● What the task asks:
Starting with the first line and ending with the line that holds "return object_from(name, bm)", repeat the material exactly.

● Dataset section:
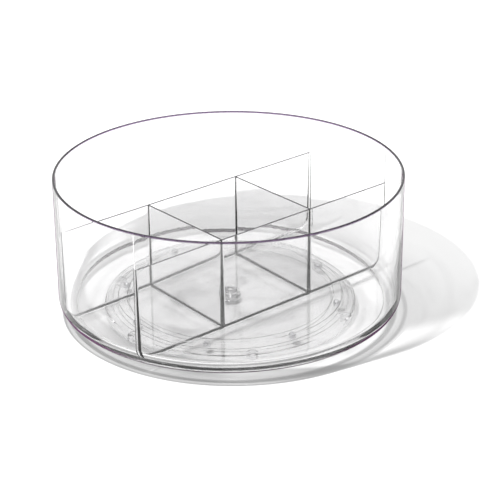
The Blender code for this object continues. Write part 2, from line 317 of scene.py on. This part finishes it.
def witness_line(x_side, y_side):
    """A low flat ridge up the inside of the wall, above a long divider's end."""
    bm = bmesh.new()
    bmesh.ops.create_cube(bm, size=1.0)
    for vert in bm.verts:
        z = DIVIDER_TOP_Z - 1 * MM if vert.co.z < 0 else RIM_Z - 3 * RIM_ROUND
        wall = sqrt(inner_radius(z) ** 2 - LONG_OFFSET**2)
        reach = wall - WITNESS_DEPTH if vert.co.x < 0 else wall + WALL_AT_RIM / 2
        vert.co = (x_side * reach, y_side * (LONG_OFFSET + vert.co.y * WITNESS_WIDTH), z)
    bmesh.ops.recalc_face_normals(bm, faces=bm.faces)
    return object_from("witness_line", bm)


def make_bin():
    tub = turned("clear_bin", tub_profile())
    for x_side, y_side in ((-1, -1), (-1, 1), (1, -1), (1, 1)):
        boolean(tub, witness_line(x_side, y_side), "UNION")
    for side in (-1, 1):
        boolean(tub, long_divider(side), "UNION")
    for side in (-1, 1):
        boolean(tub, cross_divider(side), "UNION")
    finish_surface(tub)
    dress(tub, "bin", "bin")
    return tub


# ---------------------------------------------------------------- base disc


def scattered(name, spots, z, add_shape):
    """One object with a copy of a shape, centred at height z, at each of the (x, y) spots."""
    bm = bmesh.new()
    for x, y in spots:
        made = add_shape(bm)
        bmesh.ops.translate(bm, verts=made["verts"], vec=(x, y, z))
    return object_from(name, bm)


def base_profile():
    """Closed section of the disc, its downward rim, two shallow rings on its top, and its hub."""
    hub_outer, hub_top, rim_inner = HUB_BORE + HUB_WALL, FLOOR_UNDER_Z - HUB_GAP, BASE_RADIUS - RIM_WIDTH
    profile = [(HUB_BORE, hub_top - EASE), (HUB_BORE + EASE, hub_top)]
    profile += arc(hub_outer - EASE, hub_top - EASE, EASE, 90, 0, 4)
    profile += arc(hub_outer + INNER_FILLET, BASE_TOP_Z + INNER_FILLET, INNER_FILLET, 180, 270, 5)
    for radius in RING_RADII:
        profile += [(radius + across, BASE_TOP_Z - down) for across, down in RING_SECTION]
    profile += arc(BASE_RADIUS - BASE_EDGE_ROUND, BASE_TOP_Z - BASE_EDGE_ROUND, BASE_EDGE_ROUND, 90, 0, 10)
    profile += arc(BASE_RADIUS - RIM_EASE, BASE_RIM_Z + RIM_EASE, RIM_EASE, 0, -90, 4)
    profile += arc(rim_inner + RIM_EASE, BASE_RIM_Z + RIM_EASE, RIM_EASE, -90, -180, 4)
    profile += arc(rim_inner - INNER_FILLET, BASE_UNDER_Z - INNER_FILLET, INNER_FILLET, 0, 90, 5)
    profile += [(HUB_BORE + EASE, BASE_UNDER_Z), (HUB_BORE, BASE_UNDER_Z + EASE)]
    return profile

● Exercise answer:
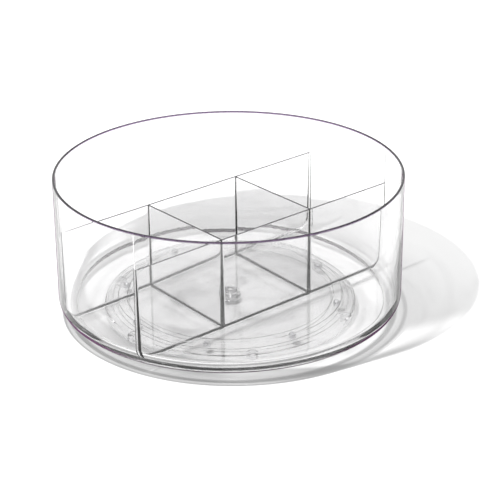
The Blender code for this object continues. Write part 2, from line 317 of scene.py on. This part finishes it.
def witness_line(x_side, y_side):
    """A low flat ridge up the inside of the wall, above a long divider's end."""
    bm = bmesh.new()
    bmesh.ops.create_cube(bm, size=1.0)
    for vert in bm.verts:
        z = DIVIDER_TOP_Z - 1 * MM if vert.co.z < 0 else RIM_Z - 3 * RIM_ROUND
        wall = sqrt(inner_radius(z) ** 2 - LONG_OFFSET**2)
        reach = wall - WITNESS_DEPTH if vert.co.x < 0 else wall + WALL_AT_RIM / 2
        vert.co = (x_side * reach, y_side * (LONG_OFFSET + vert.co.y * WITNESS_WIDTH), z)
    bmesh.ops.recalc_face_normals(bm, faces=bm.faces)
    return object_from("witness_line", bm)


def make_bin():
    tub = turned("clear_bin", tub_profile())
    for x_side, y_side in ((-1, -1), (-1, 1), (1, -1), (1, 1)):
        boolean(tub, witness_line(x_side, y_side), "UNION")
    for side in (-1, 1):
        boolean(tub, long_divider(side), "UNION")
    for side in (-1, 1):
        boolean(tub, cross_divider(side), "UNION")
    finish_surface(tub)
    dress(tub, "bin", "bin")
    return tub


# ---------------------------------------------------------------- base disc


def scattered(name, spots, z, add_shape):
    """One object with a copy of a shape, centred at height z, at each of the (x, y) spots."""
    bm = bmesh.new()
    for x, y in spots:
        made = add_shape(bm)
        bmesh.ops.translate(bm, verts=made["verts"], vec=(x, y, z))
    return object_from(name, bm)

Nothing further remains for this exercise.